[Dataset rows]

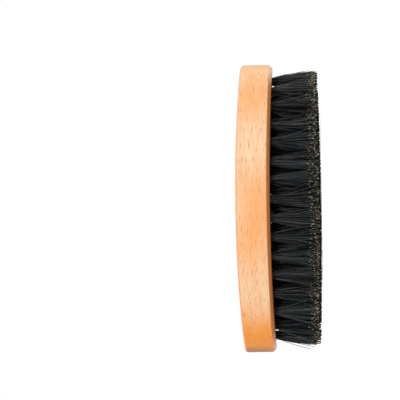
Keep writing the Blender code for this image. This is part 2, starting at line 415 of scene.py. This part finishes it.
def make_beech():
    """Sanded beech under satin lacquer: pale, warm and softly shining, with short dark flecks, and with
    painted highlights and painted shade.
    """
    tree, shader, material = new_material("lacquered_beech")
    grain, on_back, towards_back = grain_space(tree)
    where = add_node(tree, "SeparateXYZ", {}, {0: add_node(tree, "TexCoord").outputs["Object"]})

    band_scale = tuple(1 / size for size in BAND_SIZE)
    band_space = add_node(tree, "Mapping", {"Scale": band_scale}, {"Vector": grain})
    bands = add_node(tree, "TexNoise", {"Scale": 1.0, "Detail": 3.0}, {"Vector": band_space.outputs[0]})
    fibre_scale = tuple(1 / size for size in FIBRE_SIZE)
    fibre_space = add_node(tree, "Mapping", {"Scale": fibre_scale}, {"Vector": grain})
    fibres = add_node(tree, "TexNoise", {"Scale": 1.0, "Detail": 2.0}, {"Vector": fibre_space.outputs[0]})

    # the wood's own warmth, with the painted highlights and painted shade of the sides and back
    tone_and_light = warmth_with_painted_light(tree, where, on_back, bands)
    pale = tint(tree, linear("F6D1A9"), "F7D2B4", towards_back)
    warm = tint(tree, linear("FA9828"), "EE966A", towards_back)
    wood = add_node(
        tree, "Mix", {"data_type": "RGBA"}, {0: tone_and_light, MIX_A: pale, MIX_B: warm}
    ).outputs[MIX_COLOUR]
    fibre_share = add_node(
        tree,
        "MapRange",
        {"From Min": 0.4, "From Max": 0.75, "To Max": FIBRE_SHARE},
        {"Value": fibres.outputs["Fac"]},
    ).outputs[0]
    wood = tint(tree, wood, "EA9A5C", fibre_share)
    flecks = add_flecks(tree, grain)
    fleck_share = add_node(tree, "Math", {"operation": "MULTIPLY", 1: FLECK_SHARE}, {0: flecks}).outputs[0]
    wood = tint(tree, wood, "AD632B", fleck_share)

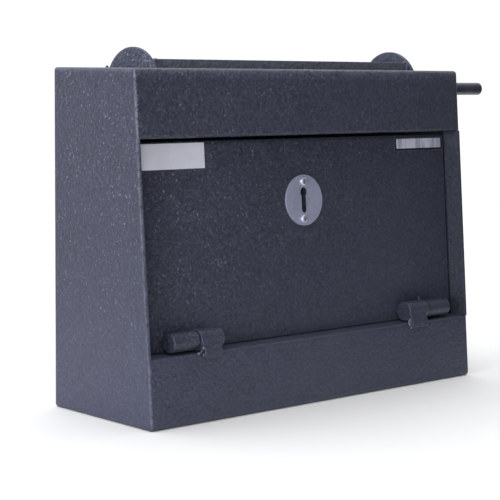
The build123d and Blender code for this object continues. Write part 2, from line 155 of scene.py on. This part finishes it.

### Set problem
Write out the data again, exactly and in full.

### Completed task
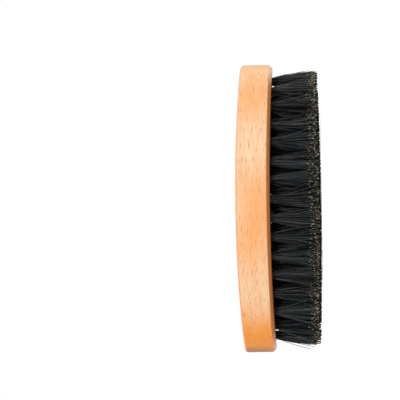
Keep writing the Blender code for this image. This is part 2, starting at line 415 of scene.py. This part finishes it.
def make_beech():
    """Sanded beech under satin lacquer: pale, warm and softly shining, with short dark flecks, and with
    painted highlights and painted shade.
    """
    tree, shader, material = new_material("lacquered_beech")
    grain, on_back, towards_back = grain_space(tree)
    where = add_node(tree, "SeparateXYZ", {}, {0: add_node(tree, "TexCoord").outputs["Object"]})

    band_scale = tuple(1 / size for size in BAND_SIZE)
    band_space = add_node(tree, "Mapping", {"Scale": band_scale}, {"Vector": grain})
    bands = add_node(tree, "TexNoise", {"Scale": 1.0, "Detail": 3.0}, {"Vector": band_space.outputs[0]})
    fibre_scale = tuple(1 / size for size in FIBRE_SIZE)
    fibre_space = add_node(tree, "Mapping", {"Scale": fibre_scale}, {"Vector": grain})
    fibres = add_node(tree, "TexNoise", {"Scale": 1.0, "Detail": 2.0}, {"Vector": fibre_space.outputs[0]})

    # the wood's own warmth, with the painted highlights and painted shade of the sides and back
    tone_and_light = warmth_with_painted_light(tree, where, on_back, bands)
    pale = tint(tree, linear("F6D1A9"), "F7D2B4", towards_back)
    warm = tint(tree, linear("FA9828"), "EE966A", towards_back)
    wood = add_node(
        tree, "Mix", {"data_type": "RGBA"}, {0: tone_and_light, MIX_A: pale, MIX_B: warm}
    ).outputs[MIX_COLOUR]
    fibre_share = add_node(
        tree,
        "MapRange",
        {"From Min": 0.4, "From Max": 0.75, "To Max": FIBRE_SHARE},
        {"Value": fibres.outputs["Fac"]},
    ).outputs[0]
    wood = tint(tree, wood, "EA9A5C", fibre_share)
    flecks = add_flecks(tree, grain)
    fleck_share = add_node(tree, "Math", {"operation": "MULTIPLY", 1: FLECK_SHARE}, {0: flecks}).outputs[0]
    wood = tint(tree, wood, "AD632B", fleck_share)

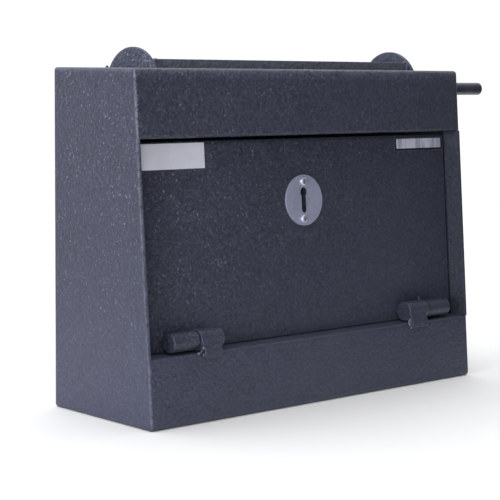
The build123d and Blender code for this object continues. Write part 2, from line 155 of scene.py on. This part finishes it.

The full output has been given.